The Boy from Space, BBC (1971)
Taking a more surreal twist, The Boy from Space is part of the BBC Look and Read library.
The show is centered on siblings Dan and Helen who befriends an alien boy in a blue suit following a meteor crash.
Affectionately naming him Peep-Peep, the siblings take it upon themselves to protect their new friend from a very creepy thin man who does not have the best intentions.
For children of the 70s, the concept of an alien being hunted by even scarier aliens was a deeply haunting thought – many adults have even gone on message boards looking for the show because they only have small memories of show snippets to go from.
The show has an enduring legacy and has been rebroadcast and re-released in many forms, with added scenes where a grown-up Dan and Helen open the show by walking down memory lane and triggering flashbacks to their years with Peep-Peep.
The Real Ghostbusters, ABC (1986 – 1991)
Whenever we hear the phrase “who you gonna call”, we immediately hear the opening theme of The Real Ghostbusters.
Although many of us recall the iconic movies, the series it spawned came with plenty of scares of its own.
Follow Dr. Peter Venkman, Dr.
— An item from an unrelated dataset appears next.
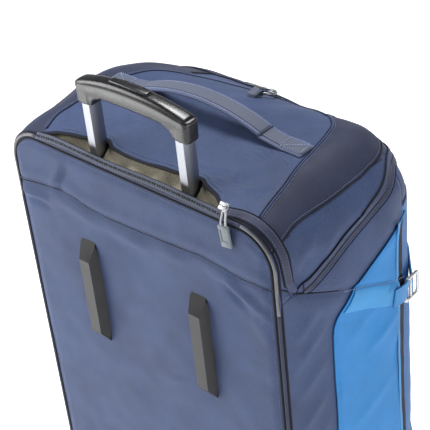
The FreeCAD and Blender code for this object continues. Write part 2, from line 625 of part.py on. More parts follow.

Egon Spengler, Dr. Ray Stantz, Winston Zeddemore, and their secretary Janine Melnitz as they take on even more supernatural boogie men and menaces.
In the animated show, we are also introduced to Slimer, who is now a good guy – choosing to slime to evil-doers of the world.
He proved so popular to the audience, that the fourth season of the show was renamed Slimer! and the Real Ghostbusters.
Although the humor that comes with ghost busting easily offsets the scares, it still stuck in our young minds, because a world populated with ghouls, spooks, and specters is a creepy place!
BONUS: TV shows with unintentionally terrifying single episodes
Dexter’s Laboratory Season 1, Episode 6 “Dee Dee’s Room”
Dexter’s Laboratory follows boy genius Dexter and his many adventures in his secret laboratory.
Besides his regular nemesis Mandark, Dexter must also butt heads with his sister Dee Dee.
In the episode Dee Dee’s Room, Dexter is forced to enter his sister’s room to recover one of his inventions that was stolen.
While this show is typically a bit absurd and offbeat, for the most part it isn’t scary, except for this episode.
Once in Dee Dee’s room, Dexter has to try and avoid Cooties, which are represented by flying creatures that try to overwhelm him.
The episode feels claustrophobic and generally quite unsettling compared to all the others.
The Powerpuff Girls Season 2, Episode 12 “Speed Demon”
This show has had its fair share of strange characters, such as Mojo-Jojo and the devil-like villain known only as HIM.
Despite these odd antagonists, the subject matter of the show has always been light-hearted and fun, with the exception of this episode.
In Speed Demon, the Powerpuff Girls race each other and accidentally run fast enough to time travel 50 years into the future, where they are stranded in a nightmare version of their town.
All of the villains have grown with power, and the regular citizens are struggling to survive.
This is extremely distressing to the Powerpuff Girls, and they do everything they can to return to their timeline.
This is also quite jarring for the viewer, with this episode leaving the Powerpuff Girls grappling with existential dilemmas.
Invader Zim Season 1, Episode 14 “Halloween Spectacular of Spooky Doom”
Sticking with the theme of “nightmare universes”, this episode of Invader Zim finds Dib chaotically traveling between his universe, and one filled with monsters via a portal in his head.
Invader Zim doesn’t shy away from absolutely bizarre and crazy plotlines and stories, coming from the mind of Jhonen Vasquez, who is also known for his comic series Johnny the Homicidal Maniac (definitely not for kids!).
In this episode, Dib and the viewer are forced into another suffocating and uncomfortable scene as the time spent in the nightmare universe keeps increasing, to the point that Dib starts believing he may be trapped there permanently.
In typical fashion with the show, the characters find a creative and absurd way to solve the problem.